Self magazine did a feature on baobab proclaiming it the next big thing, with more vitamin C than oranges, more calcium thank milk, and more fiber than you can imagine. Here's the funny thing: I have been obsessed with baobab since I first tasted it in Mali's arid hinderlands nearly ten years ago.

The baobab tree is a signature sight in West Africa: its thick, squat trunk erupts suddenly into a wiry tangle of thin branches. It grows in arid regions where few other trees grow, providing needed shade to crops, livestock, and people. As I hiked across the stunning Dogon region of Mali, we would often pass young shepherd boys finding respite from the baking noon sun under the shade of the baobab's trunk.
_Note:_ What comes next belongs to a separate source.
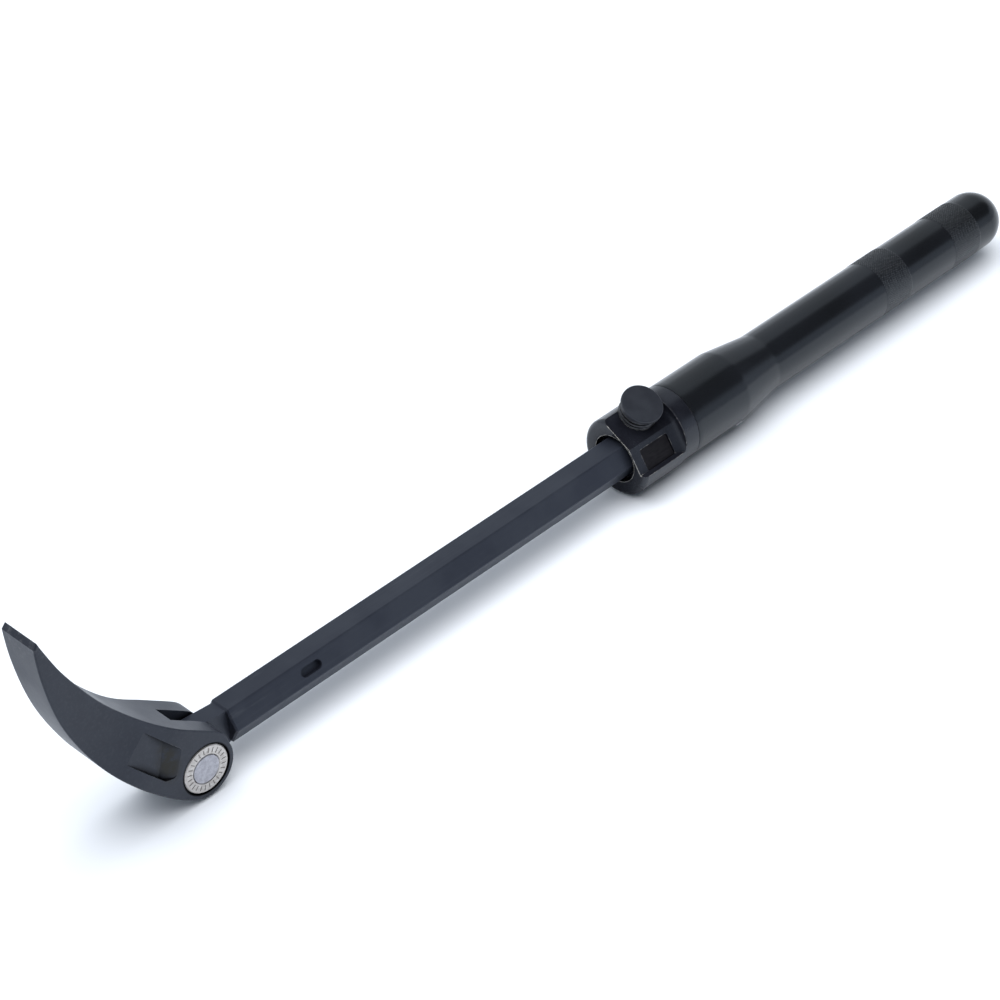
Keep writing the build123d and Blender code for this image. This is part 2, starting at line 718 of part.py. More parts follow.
# ---------------------------------------------------------------- export
export_step(claw_head.part, "parts/claw_head.step")
export_step(pivot_ring.part, "parts/pivot_ring.step")
export_step(pivot_stud.part, "parts/pivot_stud.step")
export_step(lock_gear.part, "parts/lock_gear.step")
export_step(index_button.part, "parts/index_button.step")
export_step(index_spring.part, "parts/index_spring.step")
export_step(thrust_washers.part, "parts/thrust_washers.step")
export_step(shank_bar.part, "parts/shank_bar.step")
export_step(stop_ring.part, "parts/stop_ring.step")
export_step(stop_screw.part, "parts/stop_screw.step")
export_step(lock_collar.part, "parts/lock_collar.step")
export_step(detent_leaf.part, "parts/detent_leaf.step")
export_step(collar_dowels.part, "parts/collar_dowels.step")
export_step(lock_button.part, "parts/lock_button.step")
export_step(lock_pin.part, "parts/lock_pin.step")
export_step(lock_pin_clip.part, "parts/lock_pin_clip.step")
export_step(lock_spring.part, "parts/lock_spring.step")
export_step(handle_tube.part, "parts/handle_tube.step")
export_step(spring_washer.part, "parts/spring_washer.step")
export_step(end_bumper.part, "parts/end_bumper.step")
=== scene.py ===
import json
import math

import bmesh
import bpy
import numpy as np
from mathutils import Matrix, Vector


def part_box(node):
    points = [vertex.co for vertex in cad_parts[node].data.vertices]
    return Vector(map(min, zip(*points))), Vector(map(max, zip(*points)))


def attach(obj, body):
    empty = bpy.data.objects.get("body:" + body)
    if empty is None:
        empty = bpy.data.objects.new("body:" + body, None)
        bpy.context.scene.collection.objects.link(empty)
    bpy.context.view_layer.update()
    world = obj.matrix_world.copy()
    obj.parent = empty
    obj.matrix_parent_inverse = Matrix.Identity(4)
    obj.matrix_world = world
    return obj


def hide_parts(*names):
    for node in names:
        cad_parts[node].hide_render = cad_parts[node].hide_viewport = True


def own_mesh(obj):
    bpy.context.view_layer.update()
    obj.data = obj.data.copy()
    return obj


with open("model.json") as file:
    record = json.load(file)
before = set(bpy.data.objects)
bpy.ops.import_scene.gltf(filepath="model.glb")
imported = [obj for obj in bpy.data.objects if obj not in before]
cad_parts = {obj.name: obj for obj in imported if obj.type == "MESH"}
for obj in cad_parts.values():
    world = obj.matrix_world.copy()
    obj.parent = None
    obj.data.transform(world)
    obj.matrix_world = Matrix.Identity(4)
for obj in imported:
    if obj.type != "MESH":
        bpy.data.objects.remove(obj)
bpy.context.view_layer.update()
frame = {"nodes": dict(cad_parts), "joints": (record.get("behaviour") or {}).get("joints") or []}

N = frame["nodes"]
JOINTS = {j["name"]: j for j in frame["joints"]}
scene = bpy.context.scene
scene.view_settings.view_transform = "Standard"
scene.view_settings.look = "None"

# ------------------------------------------------------------------ places, in metres
# The hinge's axis and the bar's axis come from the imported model, the rest is measured from them.
PIVOT = Vector(JOINTS["claw_index"]["pos_m"])
DATUM = PIVOT.x - 0.002            # x of station 0
BAR_Z = PIVOT.z + 0.0032           # height of the bar's axis


def st(mm):
    """x of a station given in millimetres."""
    return DATUM + mm / 1000


# ------------------------------------------------------------------ camera
cam_data = bpy.data.cameras.new("camera")
cam = bpy.data.objects.new("camera", cam_data)
scene.collection.objects.link(cam)
cam_data.sensor_width = 36
cam_data.lens = 99.76
cam_data.clip_start, cam_data.clip_end = 0.05, 50
cx = Vector((0.70957899, -0.70078837, -0.07343926))
cy = Vector((0.4677429, 0.39051659, 0.79291448))
cz = Vector((-0.52698599, -0.59698614, 0.60489115))
cam.matrix_world = Matrix(
    (
        (cx.x, cy.x, cz.x, -0.41284 + DATUM),
        (cx.y, cy.y, cz.y, -0.65925),
        (cx.z, cy.z, cz.z, 0.68484 + BAR_Z),
        (0, 0, 0, 1),
    )
)
scene.camera = cam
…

One afternoon we found some of the baobab pods and cracked them open. The interior fruit was as arid as the surrounding landscape: a pale creamy color, desiccated and cracked with fissures and air pockets throughout. Dubious, at the urging of our guide I put a piece in my mouth. The first experience of the texture was just like the astronaut ice cream I sometimes enjoyed on trips to the science museum. The delicate porous structure began to melt in my mouth, turning from dry and firm into an explosion of flavor that was reminiscent of citrus with a floral note. Was there the subtle suggestion of pineapple in there too? We debated the way to describe the flavor and eagerly worked our way through several pods of baobab.

At the time, I didn't know I was eating the next big superfruit ten years ahead of fashion. I just knew it was delicious.

But it wasn't simply that it was delicious. It was also that it was rare. In the West we are so spoiled in the age of the massive super market, with foods flown and trucked in from all over the globe, that we rarely experience the rarity of food. We get, at best, hints of it through local seasonality: the breathtaking perfection of a Southern peach grown miles from your home in the height of the season. As you eat it, as the juice runs down your chin and fingers, there is a small part of you that knows you will never get this again until next year. That no forlorn grocery peach in October is going to compare to the splendor of this June peach in Georgia. So you eat slowly, and your brain tingles with the effort of memorizing every curve and turn of its flavor.

THAT is what tasting baobab was like, only it has been ten years since I have had the flavor.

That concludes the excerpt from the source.